“The Book Whisperer” by Donalyn Miller

Since my son was a baby, we’ve read books to him every day. Now that he is in Kindergarten, learning to write and staring on phonics, I look forward to the time that we can read books together. I was excited to read “The Book Whisperer: Awakening the Inner Reader in Every Child” (2009) by Donalyn Miller, which started as a blog by the same name on teachermagazine.org, hoping to learn tips and tricks to encourage my son to read.

Miller is a sixth grade language arts and social studies teacher at Trinity Meadows Intermediate School in Keller, Texas. Miller begins with her journey as a teacher, from compulsively crafted reading units to reading workshops to book frenzies and the 40-book challenge. She focuses on making her students life-long readers, not book reports or tests. She is a champion of free-choice reading and independent writing. She shows teachers how we can create readers.

“Students will read if we give them the books, the time, and the enthusiastic encouragement to do so” (page 177), Miller enthuses. 

I found myself nodding in agreement: Yes, that’s how I felt as a student, let me read what I want! Yes, I have a stack of to-be-read books! Yes, I jot down interesting book titles! Yes, I keep a reading journal!

Filled with anecdotes, student quotes, interest surveys, and reading strategies, “The Book Whisperer” is personal, warm, conversational, and passionate about reading. There are practical tips for teachers and a helpful index with a guide to creating a classroom library (buy your own books — then you can take them with you!), a recommended book list by students, and sample student surveys.

Though “The Book Whisperer” is written for teachers, Miller’s ideas can be used by parents to encourage reading at home. Here are 7 tips that we can all follow:

1. Challenge kids to read 40 books from various genres. It sets high expectations, ensures that they always have a book ready, and introduces them to a wide range of books.

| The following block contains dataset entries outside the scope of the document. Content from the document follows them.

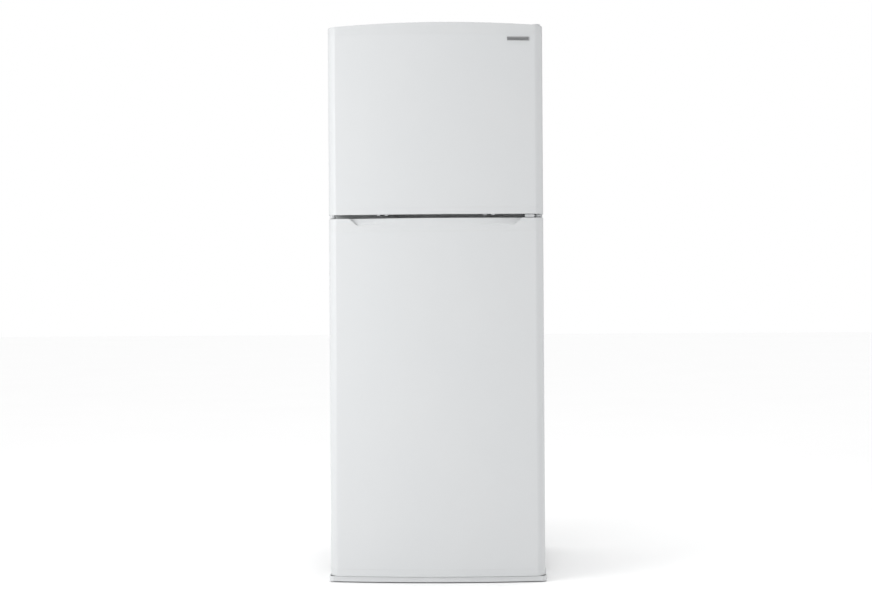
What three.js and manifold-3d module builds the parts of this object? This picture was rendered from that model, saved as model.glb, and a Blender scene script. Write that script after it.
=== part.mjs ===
// Top freezer refrigerator with bowed doors, as an assembly of separate solids.
// Millimetres. +Z is up, the doors face -Y, and +X is to the right as seen from the front.
// The origin is on the floor, under the middle of the bounding box.
import * as THREE from "three";
import { mergeVertices } from "three/addons/utils/BufferGeometryUtils.js";
import Module from "manifold-3d";

const wasm = await Module();
wasm.setup();

// ---------------------------------------------------------------- driving dimensions
const HALF_WIDTH = 300; // cabinet, side panel to centre
const CABINET_FRONT = -240; // plane that the door gaskets close on
const CABINET_BACK = 312; // outer face of the back panel
const CABINET_TOP = 1548;
const BASE_Z = 30; // underside of the base plate
const REAR_LIMIT = 320; // rearmost face, on the machine room cover
const SHEET = 1; // outer steel
const BASE_SHEET = 1.5; // base plate and hinge rail steel
const LINER = 2; // vacuum formed plastic
const GAP = 0.3; // between fitted pieces

const FLANGE_HALF = 272; // inner edge of the steel front flange
const FREEZER_HALF = 240; // freezer compartment, inner half width
const FRIDGE_HALF = 248; // fresh food compartment, inner half width
const FREEZER_Z = [1055, 1490]; // freezer floor and ceiling
const FRIDGE_Z = [85, 991]; // fresh food floor and ceiling
const LINER_BACK = 257; // inner face of both rear walls
const RAIL_Z = [994, 1052]; // steel rail between the two openings

const DOOR_HALF = 301;
const DOOR_APEX = -320; // foremost point of the bowed front
const DOOR_BACK = -250.4; // plane of the door liners, towards the cabinet
const BOW_RADIUS = 2265;
const CORNER_RADIUS = 32.8; // rolled vertical edge of a door
const CORNER_CENTRE = [DOOR_HALF - CORNER_RADIUS, -272];
const CORNER_SWEEP = 70.8; // degrees of the rolled edge, up to the crease beside the bow
const DOOR_SHEET = 1.2;
const FREEZER_DOOR_Z = [1027, 1552];
const FRIDGE_DOOR_Z = [18, 1016];
const APRON_TOP = 17.2; // upper edge of the base cover, just clear of the lower door
const CROWN = 9; // rise of the arched top edge at its middle
const TOP_CAP = 24;
const BOTTOM_CAP = 20;
const GRIP_CAP = 37; // height of the fresh food door's top cap, which holds the grip
const DYKE_FRONT = -208; // how far the raised rim of a door liner reaches into the cabinet
const DYKE_WIDTH = 20;
const FREEZER_DYKE = { half: 230, z: [1065, 1480] };
const FRIDGE_DYKE = { half: 238, z: [95, 981] };
const GASKET = { outer: 286, width: 16, back: CABINET_FRONT - 0.4 };

const HINGE = { x: 283, y: -280, pin: 5, bore: 5.7 };
const SHELF_FRONT = -114;

const rad = THREE.MathUtils.degToRad;

// ---------------------------------------------------------------- solids
function toSolid(geometry) {
  const loose = geometry.index ? geometry.toNonIndexed() : geometry;
  const bare = new THREE.BufferGeometry();
  bare.setAttribute("position", loose.getAttribute("position"));
  const merged = mergeVertices(bare, 1e-4);
  return new wasm.Manifold(
    new wasm.Mesh({
      numProp: 3,
      vertProperties: merged.getAttribute("position").array,
      triVerts: new Uint32Array(merged.index.array),
    }),
  );
}

function toGeometry(solid) {
  const mesh = solid.getMesh();
  const geometry = new THREE.BufferGeometry();
  geometry.setAttribute("position", new THREE.BufferAttribute(mesh.vertProperties, 3));
  geometry.setIndex(new THREE.BufferAttribute(mesh.triVerts, 1));
  geometry.computeVertexNormals();
  return geometry;
}

function box([x0, x1], [y0, y1], [z0, z1]) {
  const geometry = new THREE.BoxGeometry(x1 - x0, y1 - y0, z1 - z0);
  return toSolid(geometry.translate((x0 + x1) / 2, (y0 + y1) / 2, (z0 + z1) / 2));
}

function extruded(points, depth) {
  const shape = new THREE.Shape(points.map(([a, b]) => new THREE.Vector2(a, b)));
  return new THREE.ExtrudeGeometry(shape, { depth, bevelEnabled: false });
}

// An outline in X and Y, standing from z0 to z1.
function prismZ(points, [z0, z1]) {
  return toSolid(extruded(points, z1 - z0).translate(0, 0, z0));
}

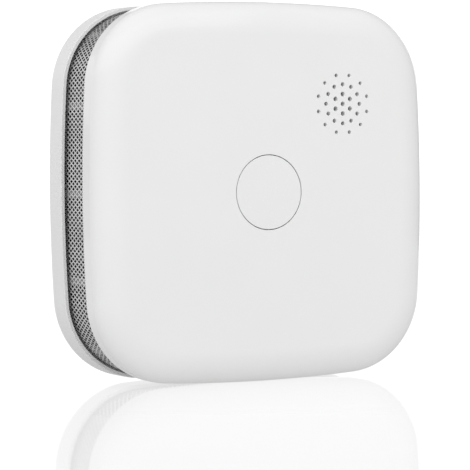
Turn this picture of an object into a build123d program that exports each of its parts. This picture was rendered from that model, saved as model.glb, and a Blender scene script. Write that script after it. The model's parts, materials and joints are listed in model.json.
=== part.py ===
from build123d import *

import math
import os

os.makedirs("parts", exist_ok=True)

# Square carbon monoxide detector.
# +Z is up, the front faces -Y and the wall is the plane Y = 0.
# The origin is the centre of the wall plate's back face.
# Every depth is a distance in mm from the wall towards the room.

# ---------------------------------------------------------------- driving dimensions
HALF_WIDTH = 52.0  # half of the square front
SIDE_RADIUS = 491.0  # the four sides are crowned by this radius
BASE_CORNER = 23.2  # corner radius of the rear housing
COVER_CORNER = 23.0  # corner radius of the front cover

REAR_EDGE = 0.85  # rear edge of the housing, just clear of the wall
BASE_FRONT = 8.6  # front edge of the housing's side wall
COVER_REAR = 21.7  # rear rim of the front cover
COVER_WIDEST = 25.85  # here the cover's rounded edge begins
FACE = 30.95  # flat front face
EDGE_INSET = 8.85  # width of the rounded edge, seen from the front

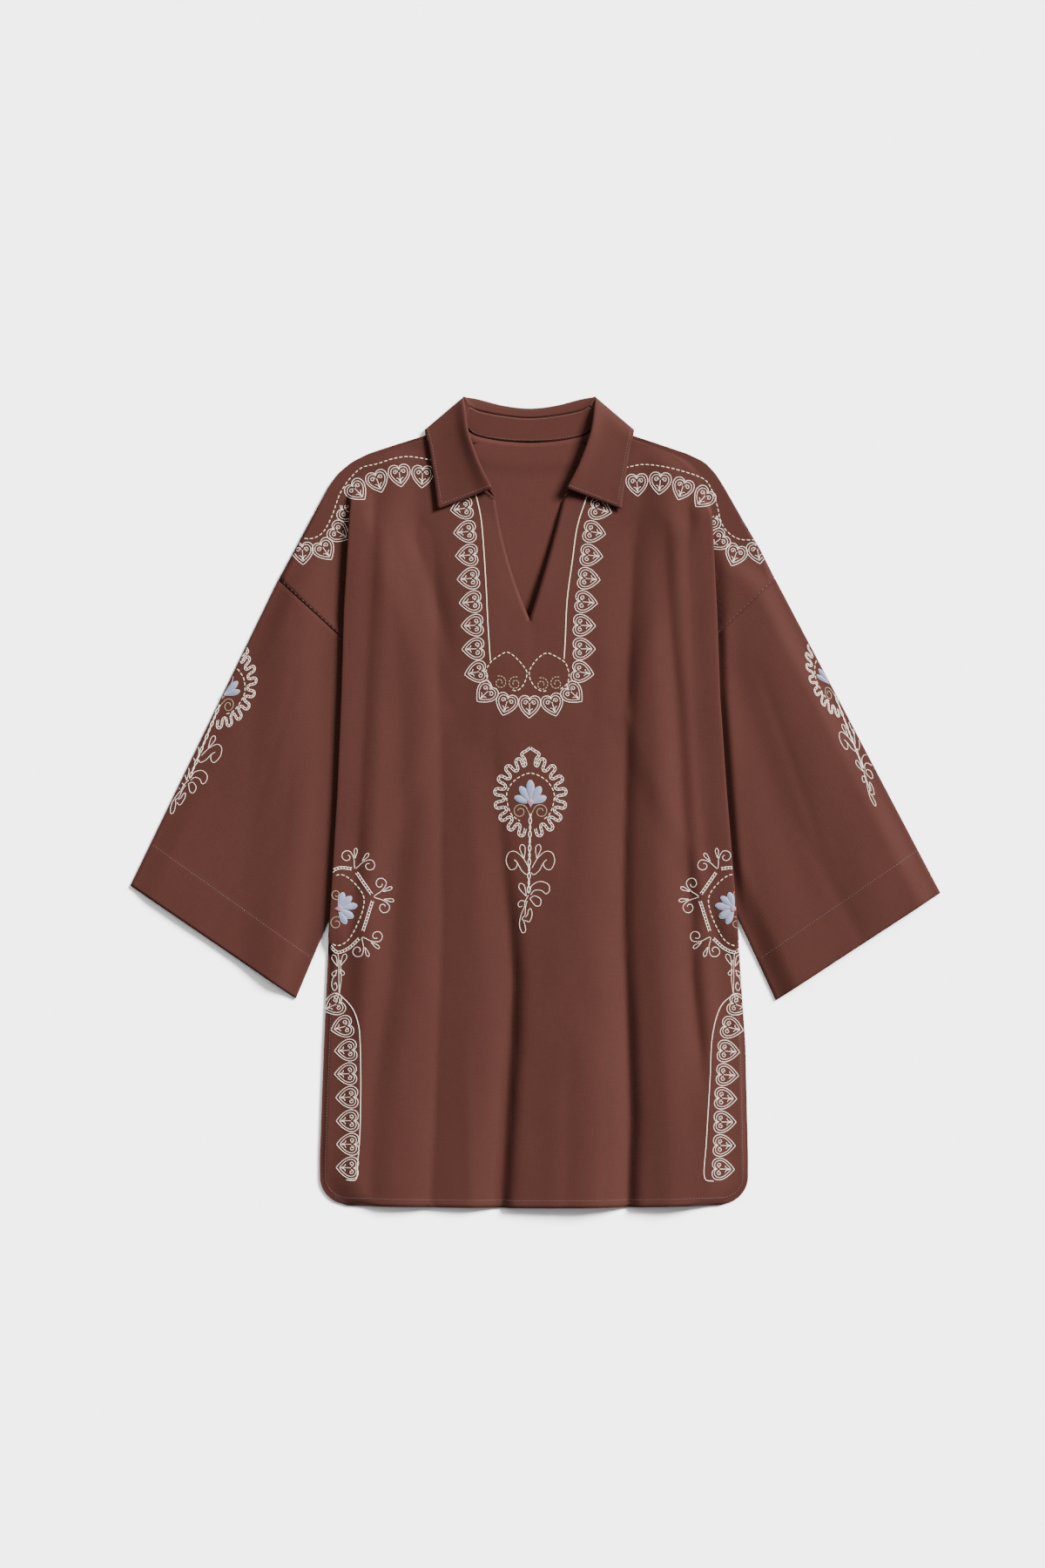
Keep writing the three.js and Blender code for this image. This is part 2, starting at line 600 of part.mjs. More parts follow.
// One ring round a sleeve: the upper layer from outer fold to inner, then the lower one back.
function sleeveRing(side, t) {
  const cut = SLEEVE[side.name];
  const corner = (a, b) => [lerp(a[0], b[0], t), lerp(a[1], b[1], t)];
  const outer = corner(cut.outerTop, cut.outerHem);
  const inner = corner(cut.innerTop, cut.innerHem);
  const ring = [];
  const gap = LAYER.sleeveUpper - LAYER.sleeveLower;
  const put = (w, layer) => {
    const half = lerp(outer[0], inner[0], w);
    const y = lerp(outer[1], inner[1], w);
    const floor = sleeveFloor(side, half, y);
    const z = floor + layer * (gap + (layer === 1 ? sleeveLoft(side, half, y, t, w) : 0));
    ring.push(new THREE.Vector3(side.sign * half, y, z));
  };
  const turn = SLEEVE_TURN;
  for (let i = 0; i < UPPER_POINTS; i += 1) put(lerp(turn, 1 - turn, i / (UPPER_POINTS - 1)), 1);
  for (let i = 1; i <= FOLD_POINTS; i += 1) {
    const angle = Math.PI * (i / (FOLD_POINTS + 1));
    put(1 - turn + turn * Math.sin(angle), 0.5 + 0.5 * Math.cos(angle));
  }
  for (let i = LOWER_POINTS - 1; i >= 0; i -= 1) put(lerp(turn, 1 - turn, i / (LOWER_POINTS - 1)), 0);
  for (let i = 1; i <= FOLD_POINTS; i += 1) {
    const angle = Math.PI * (i / (FOLD_POINTS + 1));
    put(turn - turn * Math.sin(angle), 0.5 - 0.5 * Math.cos(angle));
  }
  return ring;
}

function sleeve(side) {
  const rings = [];
  for (let i = 0; i < SLEEVE_RINGS; i += 1) {
    rings.push(sleeveRing(side, lerp(SEAM_GAP / SLEEVE_LENGTH, 1, i / (SLEEVE_RINGS - 1))));
  }
  return wall(rings, true);
}

// ---------------------------------------------------------------- collar
// One smooth line along the whole collar, end to end, through column `key` of its table.
function collarLine(key) {
  const half = COLLAR[key].map((point) => new THREE.Vector3(...point));
  const mirrored = half.slice(0, -1).map((p) => new THREE.Vector3(-p.x, p.y, p.z));
  const curve = new THREE.CatmullRomCurve3([...mirrored, ...half.slice().reverse()]);
  const count = (COLLAR_ROWS.length - 1) * 2 * COLLAR_STEPS;
  return Array.from({ length: count + 1 }, (_, i) => {
    const point = curve.getPoint(i / count);
    return point.setZ(Math.max(point.z, LAYER.back));
  });
}

function collarStand() {
  const neck = collarLine('neck');
  return wall(collarLine('join').map((from, i) => (
    STAND_SHARES.map((t) => new THREE.Vector3().lerpVectors(from, neck[i], t)))));
}

// A section of the fall: from its free edge over the roll to the seam.
function fallSection(free, roll, join) {
  const toFree = new THREE.Vector3().subVectors(free, roll);
  const toJoin = new THREE.Vector3().subVectors(join, roll);
  const out = (t) => {
    const point = roll.clone().addScaledVector(toFree, t);
    return point.setZ(lerp(free.z, roll.z, (1 - t) ** FALL_SAG));
  };
  const over = lerp(-1, 1, smooth(ROLL_OVER.from, ROLL_OVER.to, free.z));
  const rise = new THREE.Vector3(0, 0, ROLL_HALF * over);
  const level = (way) => way.clone().setZ(0).setLength(ROLL_ROUND);
  const before = roll.clone().add(level(toFree)).add(rise);
  const after = roll.clone().add(level(toJoin)).sub(rise);
  const end = roll.clone().addScaledVector(toJoin, FALL_END);
  return [...FALL_SHARES.map(out), before, roll, after, end];
}

function collarFall() {
  const free = collarLine('free');
  const roll = collarLine('roll');
  const join = collarLine('join');
  return wall(roll.map((tip, i) => fallSection(free[i], tip, join[i])));
}

// ---------------------------------------------------------------- the garment
const CLOTH_FINISH = { color: 0x6b3d34, roughness: 0.86, metalness: 0 };

function piece(name, geometry) {
  geometry.computeVertexNormals();
  const mesh = new THREE.Mesh(geometry, new THREE.MeshStandardMaterial(CLOTH_FINISH));
  mesh.name = name;
  return mesh;
}

const garment = new THREE.Group();
garment.add(piece('back', back()));
garment.add(piece('front', front()));
for (const side of SIDES) garment.add(piece(`sleeve_${side.name}`, sleeve(side)));
garment.add(piece('collar_stand', collarStand()));
garment.add(piece('collar_fall', collarFall()));

// The middle of the garment's box is set over the origin, with its underside at zero.
const box = new THREE.Box3().setFromObject(garment);
const centre = box.getCenter(new THREE.Vector3());
garment.position.set(-centre.x, -centre.y, -box.min.z);

export default garment;
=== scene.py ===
"""A long-sleeved kurti laid flat on its back: cloth, seams, embroidery and studio.

Sizes are in millimetres on the garment's own centre line, +X to the wearer's left and +Y towards
the collar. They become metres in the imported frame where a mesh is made.
"""

from __future__ import annotations

import copy
import logging
import math
from dataclasses import dataclass, field
from enum import Enum
from typing import Iterable, NamedTuple, Sequence

import bmesh
import bpy
import numpy as np
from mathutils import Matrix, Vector, noise

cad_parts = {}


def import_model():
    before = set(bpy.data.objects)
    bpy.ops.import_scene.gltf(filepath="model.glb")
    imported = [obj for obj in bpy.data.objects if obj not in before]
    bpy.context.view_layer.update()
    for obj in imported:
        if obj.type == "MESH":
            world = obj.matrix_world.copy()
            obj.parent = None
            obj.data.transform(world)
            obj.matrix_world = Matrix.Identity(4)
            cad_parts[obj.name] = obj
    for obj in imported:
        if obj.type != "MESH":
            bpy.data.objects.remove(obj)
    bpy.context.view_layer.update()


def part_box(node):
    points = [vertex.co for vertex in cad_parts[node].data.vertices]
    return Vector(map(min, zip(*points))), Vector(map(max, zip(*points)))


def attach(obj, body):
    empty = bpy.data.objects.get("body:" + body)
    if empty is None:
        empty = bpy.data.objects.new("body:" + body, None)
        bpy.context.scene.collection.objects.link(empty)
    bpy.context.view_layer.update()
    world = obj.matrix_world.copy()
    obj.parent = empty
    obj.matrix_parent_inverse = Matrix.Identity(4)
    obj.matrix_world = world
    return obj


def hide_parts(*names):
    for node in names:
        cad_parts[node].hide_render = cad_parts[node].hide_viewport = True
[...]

2. Let kids choose their own books and share their past favorites.

3. Make time for independent reading every day – before school, waiting for the bus, and at home.

4. Let kids know that it’s okay to “cheat” by abandoning boring books, choosing short books, skipping pages, reading the end first, re-reading good books, and reading to escape.

5. Start reader’s notebooks, with reading lists, tally-lists, books-to-read lists, and response entries.

6. Be a role model. Show kids that you are enthusiastic about reading and share your love of books with them.

7. Read children’s books as an adult — it clues you in on popular culture, shows kids that you’re interested in them, and reveals their reading levels and interests.

Remember that reading is its own reward. Take advantage of reading incentive programs, but the knowledge and understanding that kids can find in books are the real prizes.

How can we encourage children to read? How can we become reading role models?